** BEGIN GIVEN DATA **

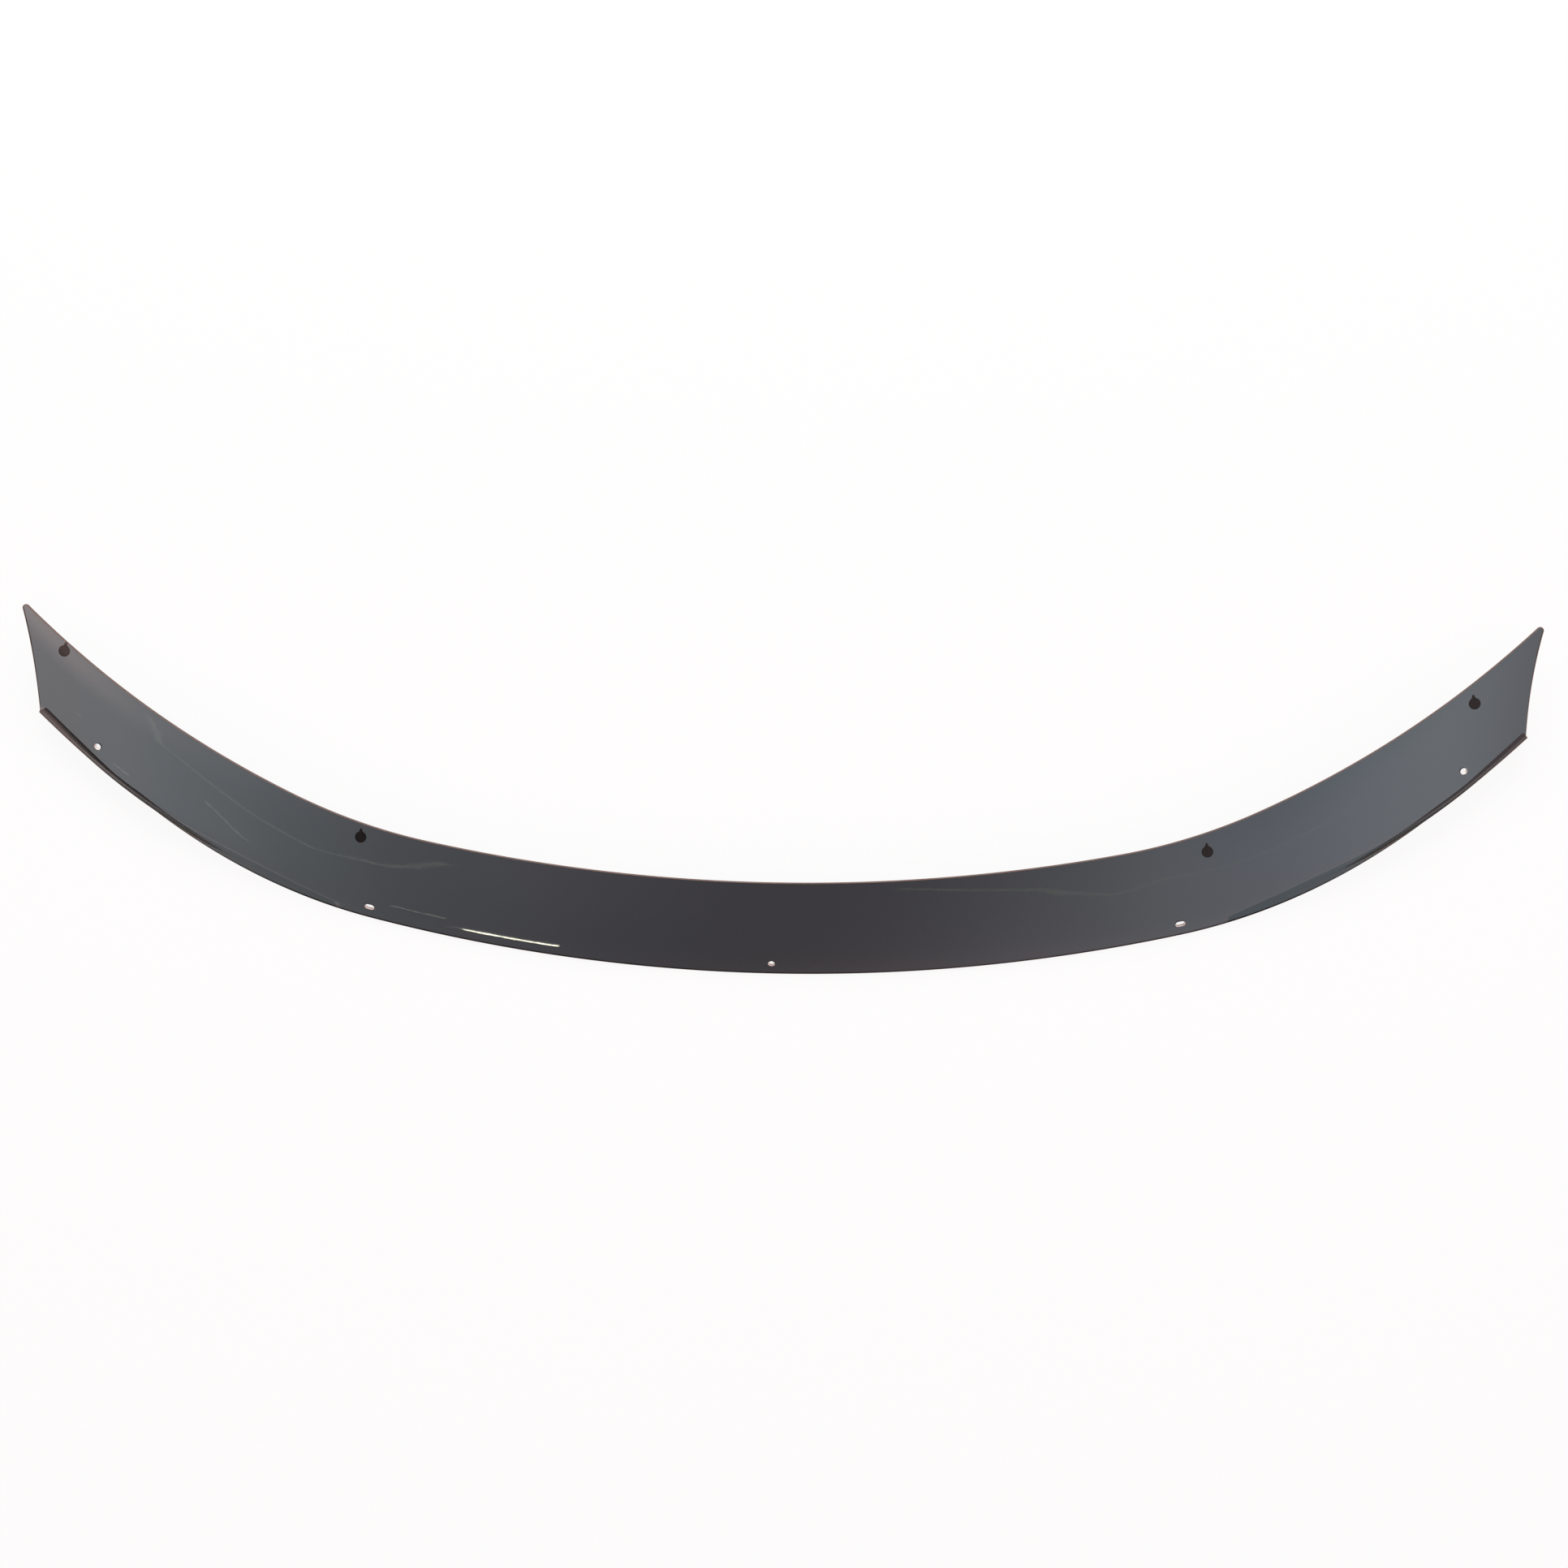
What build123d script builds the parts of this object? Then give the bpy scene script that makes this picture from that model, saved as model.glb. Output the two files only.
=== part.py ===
"""Hood bug deflector, made of one thermoformed sheet of smoke-tinted acrylic.

The sheet is a shallow arch that follows the front edge of a hood. Along its front it rolls down into a
flange, which takes the screws. Towards both ends the roll tightens and the flange turns down until upright.
Four thin black marks under its rear edge show where the hood bumpers go.

Millimetres. X runs across the vehicle, -Y points to its front and Z is up. The deflector rests on the edge
of its flange, and the origin is on that surface, under the middle of the outline.
"""

import os
from math import asin, cos, degrees, radians, sin

from build123d import *

# Sheet
sheet = 3.0

# Bow of the front rim in plan, as tangent arcs from the middle outwards
rim_y = -179.8
rim_radius = 1681.0
rim_angle = 13.7
shoulder_radius = 598.5
shoulder_angle = 30.1
end_radius = 3050.0
rim_length = 788.5

# Rear edge in plan, also as tangent arcs from the middle outwards, the last one up to the tip
band_width = 97.5
rear_radius = 1667.0
rear_angle = 11.7
rear_shoulder_radius = 533.0
rear_shoulder_angle = 14.5
rear_end_radius = 952.0

# Slanted ends: how far the tips stand past the square cut across the flange, measured along the rim,
# how hollow the ends are, how round the tips are, and how long the square cut is
tip_overhang = 91.3
end_hollow = 4.5
tip_radius = 3.3
square_cut = 8.2

# Cross-section in the middle: overall height, the flange, the roll above it and the gently arched band
mid_height = 30.0
mid_flange_tilt = 36.0
mid_roll_radius = 110.0
mid_band_tilt = 4.0
mid_crown_radius = 257.0

# Cross-section at the ends, where the flange is folded down and draws the rim in
end_height = 39.5
end_flange_tilt = 90.0
end_roll_radius = 8.0
end_band_tilt = 26.0
end_crown_radius = 138.0
end_draw_in = 4.5

# Length of rim over which the fold develops, up to the square cut
fold_run = 388.5

# The formed blank reaches past the outline, which trims it
blank_reach = 120.0
blank_margin = 4.2
blank_length = rim_length + tip_overhang + blank_margin
blank_sections = 12
trim_height = 80.0
trim_margin = 40.0

# Screw holes: their inset from the rim in plan, and how far along the rim the slots and the end holes lie
# from the square cut
screw_hole = 6.1
slot_length = 9.2
middle_hole_inset = 12.4
slot_margin = 384.5
slot_inset = 13.0
end_hole_margin = 65.5
end_hole_inset = 24.5

# Teardrop marks under the sheet
mark_radius = 5.6
mark_thickness = 0.3
nub_reach = 8.7
nub_radius = 1.0
nub_root = 4.4
nub_fillet = 1.2
# Their distance along the rim from the square cut, inset from the rear edge and turn of the pointed nub
left_marks = {
    "bumper_mark_left_outer": (-22.4, 9.03, -14.5),
    "bumper_mark_left_inner": (359.1, 14.22, -3.6),
}
right_marks = {
    "bumper_mark_right_inner": (338.4, 18.47, 7.8),
    "bumper_mark_right_outer": (14.0, 16.68, 12.4),
}


def blend(middle, end, share):
    """A value between the middle's and the ends'."""
    return middle + (end - middle) * share


def fold_share(along):
    """How far the fold has developed at a distance along the rim, rising smoothly from 0 to 1."""
    t = min(max(1.0 - (rim_length - abs(along)) / fold_run, 0.0), 1.0)
    return t * t * (3.0 - 2.0 * t)


# Plan line of the right half of the rim, run on to where the formed blank ends
with BuildLine() as rim:
    front_arc = JernArc((0, rim_y), (1, 0), rim_radius, rim_angle)
    shoulder_arc = JernArc(front_arc @ 1, front_arc % 1, shoulder_radius, shoulder_angle)
    end_angle = degrees((blank_length - front_arc.length - shoulder_arc.length) / end_radius)
    JernArc(shoulder_arc @ 1, shoulder_arc % 1, end_radius, end_angle)

# Plan line of the right half of the rear edge, run on past the tip
with BuildLine() as rear:
    rear_arc = JernArc((0, rim_y + band_width), (1, 0), rear_radius, rear_angle)
    rear_shoulder = JernArc(rear_arc @ 1, rear_arc % 1, rear_shoulder_radius, rear_shoulder_angle)
    run_on = degrees(rim_length / rear_end_radius)
    JernArc(rear_shoulder @ 1, rear_shoulder % 1, rear_end_radius, run_on)


def rim_plane(along):
    """Upright plane across the rim: its x axis points inwards and its y axis up."""
    half = rim.wire()
    point = half.position_at(abs(along), PositionMode.LENGTH)
    tangent = half.tangent_at(abs(along), PositionMode.LENGTH)
    side = -1 if along < 0 else 1
    origin = Vector(side * point.X, point.Y, 0)
    forward = Vector(tangent.X, side * tangent.Y, 0)
    return Plane(origin=origin, x_dir=Vector(-forward.Y, forward.X, 0), z_dir=forward)


def rear_inset(along):
    """Inset of the rear edge from the rim, on the line across the rim."""
    across = rim_plane(abs(along))
    line = Axis(across.origin, across.x_dir)
    crossings = [point for edge in rear.edges() for point in edge.find_intersection_points(line)]
    return min(across.to_local_coords(point).X for point in crossings)


def cross_section(along):
    """The sheet's section across the rim, from the flange's edge over the roll to behind the rear edge."""
    share = fold_share(along)
    height = blend(mid_height, end_height, share)
    flange_tilt = blend(mid_flange_tilt, end_flange_tilt, share)
    # The wide roll of the middle tightens by even ratios, so the flange never runs out of length
    roll_radius = mid_roll_radius * (end_roll_radius / mid_roll_radius) ** share
    band_tilt = blend(mid_band_tilt, end_band_tilt, share)
    crown_radius = blend(mid_crown_radius, end_crown_radius, share)
    rise, run = sin(radians(flange_tilt)), cos(radians(flange_tilt))
    band_rise, band_run = sin(radians(band_tilt)), cos(radians(band_tilt))
    # The flange is as long as the height leaves for it, below the roll and the arch
    lift = sheet * run
    flange = (height - lift - roll_radius * (band_run - run) - crown_radius * (1 - band_run)) / rise
    edge = Vector(end_draw_in * share, lift)
    roll_turn = flange_tilt - band_tilt
    crown_x = edge.X + flange * run + roll_radius * (rise - band_rise)
    crown_turn = band_tilt - degrees(asin(band_rise - (blank_reach - crown_x) / crown_radius))
    with BuildSketch(rim_plane(along)) as section:
        with BuildLine():
            outer_flange = Line(edge, edge + Vector(run, rise) * flange)
            outer_roll = JernArc(outer_flange @ 1, outer_flange % 1, roll_radius, -roll_turn)
            outer_crown = JernArc(outer_roll @ 1, outer_roll % 1, crown_radius, -crown_turn)
            inner_edge = edge + Vector(rise, -run) * sheet
            inner_flange = Line(inner_edge, inner_edge + Vector(run, rise) * flange)
            inner_roll = JernArc(inner_flange @ 1, inner_flange % 1, roll_radius - sheet, -roll_turn)
            inner_crown = JernArc(inner_roll @ 1, inner_roll % 1, crown_radius - sheet, -crown_turn)
            Line(outer_crown @ 1, inner_crown @ 1)
            Line(edge, inner_edge)
        make_face()
    return section.sketch


def upper_plane(solid, x, y, x_dir):
    """Plane on the sheet's upper face above a point of the plan, square to the sheet."""
    point, normal = solid.find_intersection_points(Axis((x, y, -sheet), (0, 0, 1)))[-1]
    return Plane(origin=point, x_dir=x_dir, z_dir=normal)


# Formed and trimmed sheet, before drilling
with BuildPart() as trimmed_sheet:
    steps = range(-blank_sections, blank_sections + 1)
    loft([cross_section(blank_length * step / blank_sections) for step in steps])
    with BuildSketch():
        with BuildLine():
            add([rear_arc, rear_shoulder])
            tip_along = rim_length + tip_overhang
            tip = rim_plane(tip_along).from_local_coords((rear_inset(tip_along), 0))
            TangentArc(rear_shoulder @ 1, tip, tangent=rear_shoulder % 1)
            corner = rim_plane(rim_length)
            cut_top = corner.from_local_coords((square_cut, 0))
            cut_foot = corner.from_local_coords((-trim_margin, 0))
            SagittaArc(tip, cut_top, -end_hollow)
            front = rim_y - trim_margin
            Polyline(cut_top, cut_foot, (cut_foot.X, front), (0, front))
            mirror(about=Plane.YZ)
        make_face()
        tips = vertices().group_by(Axis.Y)[-1]
        fillet(tips, tip_radius)
    extrude(amount=trim_height, both=True, mode=Mode.INTERSECT)

# The deflector: the trimmed sheet with its screw holes, each square to the sheet
slot_along = rim_length - slot_margin
end_hole_along = rim_length - end_hole_margin
with BuildPart() as deflector_shield:
    add(trimmed_sheet.part)
    for along, inset, length in (
        (0.0, middle_hole_inset, screw_hole),
        (-slot_along, slot_inset, slot_length),
        (slot_along, slot_inset, slot_length),
        (-end_hole_along, end_hole_inset, screw_hole),
        (end_hole_along, end_hole_inset, screw_hole),
    ):
        across = rim_plane(along)
        centre = across.from_local_coords((inset, 0))
        with BuildSketch(upper_plane(trimmed_sheet.part, centre.X, centre.Y, across.z_dir)):
            if length > screw_hole:
                SlotOverall(length, screw_hole)
            else:
                Circle(screw_hole / 2)
        extrude(amount=2 * sheet, both=True, mode=Mode.SUBTRACT)
deflector_shield.part.label = "deflector_shield"


def make_mark(name, side, margin, inset, turn):
    """A thin teardrop of vinyl stuck to the under side of the sheet, on its left (-1) or right (1) side."""
    along = side * (rim_length - margin)
    centre = rim_plane(along).from_local_coords((rear_inset(along) - inset, 0))
    heading = Vector(0, 1, 0).rotate(Axis.Z, turn)
    upper = upper_plane(trimmed_sheet.part, centre.X, centre.Y, heading)
    under = Plane(origin=upper.origin - upper.z_dir * (sheet + mark_thickness), x_dir=heading, z_dir=upper.z_dir)
    with BuildPart() as mark:
        with BuildSketch(under):
            Circle(mark_radius)
            nub_centre = nub_reach - nub_radius
            with Locations((nub_centre, 0)):
                Circle(nub_radius)
            root_x = mark_radius - nub_radius
            with BuildLine():
                Polyline(
                    (root_x, nub_root / 2),
                    (nub_centre, nub_radius),
                    (nub_centre, -nub_radius),
                    (root_x, -nub_root / 2),
                    close=True,
                )
            make_face()
            hollows = vertices().filter_by_position(Axis.X, 0, mark_radius)
            fillet(hollows, nub_fillet)
        extrude(amount=mark_thickness + sheet / 2)
        add(trimmed_sheet.part, mode=Mode.SUBTRACT)
    mark.part.label = name
    return mark.part


bumper_marks = [make_mark(name, -1, *place) for name, place in left_marks.items()]
bumper_marks += [make_mark(name, 1, *place) for name, place in right_marks.items()]

os.makedirs("parts", exist_ok=True)
export_step(deflector_shield.part, "parts/deflector_shield.step")
for mark_part in bumper_marks:
    export_step(mark_part, f"parts/{mark_part.label}.step")
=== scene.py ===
import math

import bpy
import numpy as np
from bpy.props import FloatProperty, FloatVectorProperty, PointerProperty
from mathutils import Matrix, Vector


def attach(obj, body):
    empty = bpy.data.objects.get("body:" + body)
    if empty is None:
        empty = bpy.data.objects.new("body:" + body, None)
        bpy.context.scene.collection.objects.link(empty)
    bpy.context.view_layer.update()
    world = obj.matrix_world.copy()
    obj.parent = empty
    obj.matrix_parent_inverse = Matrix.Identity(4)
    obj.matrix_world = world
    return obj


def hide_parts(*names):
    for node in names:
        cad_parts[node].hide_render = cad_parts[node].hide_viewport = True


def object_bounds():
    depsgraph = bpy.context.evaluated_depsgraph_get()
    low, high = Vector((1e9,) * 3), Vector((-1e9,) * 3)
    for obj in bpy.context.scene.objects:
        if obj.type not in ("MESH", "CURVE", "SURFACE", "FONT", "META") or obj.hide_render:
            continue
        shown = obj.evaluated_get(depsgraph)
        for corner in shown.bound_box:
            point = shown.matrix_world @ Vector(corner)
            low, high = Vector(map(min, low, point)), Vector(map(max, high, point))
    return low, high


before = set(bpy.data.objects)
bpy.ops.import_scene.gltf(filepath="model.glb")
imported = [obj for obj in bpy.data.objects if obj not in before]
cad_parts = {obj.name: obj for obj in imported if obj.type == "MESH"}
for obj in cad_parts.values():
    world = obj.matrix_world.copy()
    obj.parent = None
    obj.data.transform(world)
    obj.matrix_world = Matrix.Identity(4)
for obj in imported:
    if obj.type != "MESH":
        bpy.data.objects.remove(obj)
CAD_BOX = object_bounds()

bl_info = {
    "name": "Hood bug deflector",
    "version": (1, 0, 0),
    "blender": (4, 5, 0),
    "location": "3D Viewport > Sidebar > Deflector",
    "description": "Smoke acrylic hood deflector with its bumper marks, on a pale studio floor",
    "category": "Object",
}

MM = 0.001


def hexed(colour, alpha=1.0):
    """An sRGB hex colour as the linear RGBA that shaders take."""
    parts = [int(colour[i : i + 2], 16) / 255 for i in (1, 3, 5)]
    return tuple(c / 12.92 if c <= 0.04045 else ((c + 0.055) / 1.055) ** 2.4 for c in parts) + (alpha,)


def length(name, description, millimetres):
    return FloatProperty(
        name=name, description=description, default=millimetres * MM, unit="LENGTH", precision=4
    )


def turn(name, description, degrees):
    return FloatProperty(name=name, description=description, default=math.radians(degrees), subtype="ANGLE")


def tint(name, description, colour):
    return FloatVectorProperty(
        name=name, description=description, default=hexed(colour)[:3], subtype="COLOR", size=3, min=0, max=1
    )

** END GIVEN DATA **

• [THE EXERCISE]: How many of the lines above include the string "True"? Answer with the number only.

• [REPLY TO THE EXERCISE]: 5